Fourier-enhanced Implicit Neural Fusion Network for Multispectral and Hyperspectral Image Fusion
Yu-Jie Liang, Zihan Cao, Liang-Jian Deng, Xiao Wu
TL;DR
This work tackles multispectral and hyperspectral image fusion (MHIF) by addressing the high-frequency information loss and limited global context of conventional implicit neural representations. It introduces FeINFN, a dual-domain framework that transforms latent codes into the Fourier domain and fuses them via a Spatial-Frequency Implicit Fusion Function (Spa-Fre IFF), complemented by a Spatial-Frequency Interactive Decoder (SFID) that employs a complex Gabor wavelet activation to promote robust cross-domain interaction. The method provides a theoretical basis for the Gabor activation's time-frequency tightness and demonstrates state-of-the-art performance on the CAVE and Harvard MHIF benchmarks, supported by comprehensive ablations of the spatial and Fourier components.

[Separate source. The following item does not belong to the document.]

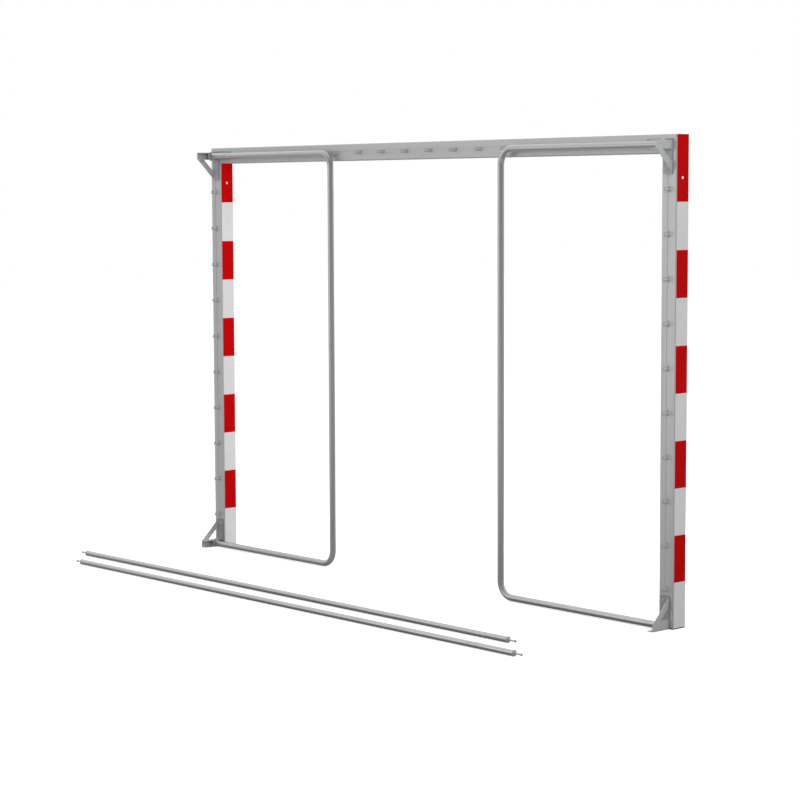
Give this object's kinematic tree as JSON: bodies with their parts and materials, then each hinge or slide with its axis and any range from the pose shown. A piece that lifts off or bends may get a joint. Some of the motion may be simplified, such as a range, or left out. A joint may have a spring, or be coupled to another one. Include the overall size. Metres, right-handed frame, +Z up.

The work suggests a generalizable approach for frequency-aware, implicit fusion in high-resolution image synthesis tasks, with code to be released on GitHub.
Abstract
Recently, implicit neural representations (INR) have made significant strides in various vision-related domains, providing a novel solution for Multispectral and Hyperspectral Image Fusion (MHIF) tasks. However, INR is prone to losing high-frequency information and is confined to the lack of global perceptual capabilities. To address these issues, this paper introduces a Fourier-enhanced Implicit Neural Fusion Network (FeINFN) specifically designed for MHIF task, targeting the following phenomena: The Fourier amplitudes of the HR-HSI latent code and LR-HSI are remarkably similar; however, their phases exhibit different patterns. In FeINFN, we innovatively propose a spatial and frequency implicit fusion function (Spa-Fre IFF), helping INR capture high-frequency information and expanding the receptive field. Besides, a new decoder employing a complex Gabor wavelet activation function, called Spatial-Frequency Interactive Decoder (SFID), is invented to enhance the interaction of INR features. Especially, we further theoretically prove that the Gabor wavelet activation possesses a time-frequency tightness property that favors learning the optimal bandwidths in the decoder. Experiments on two benchmark MHIF datasets verify the state-of-the-art (SOTA) performance of the proposed method, both visually and quantitatively. Also, ablation studies demonstrate the mentioned contributions. The code will be available on Anonymous GitHub (https://anonymous.4open.science/r/FeINFN-15C9/) after possible acceptance.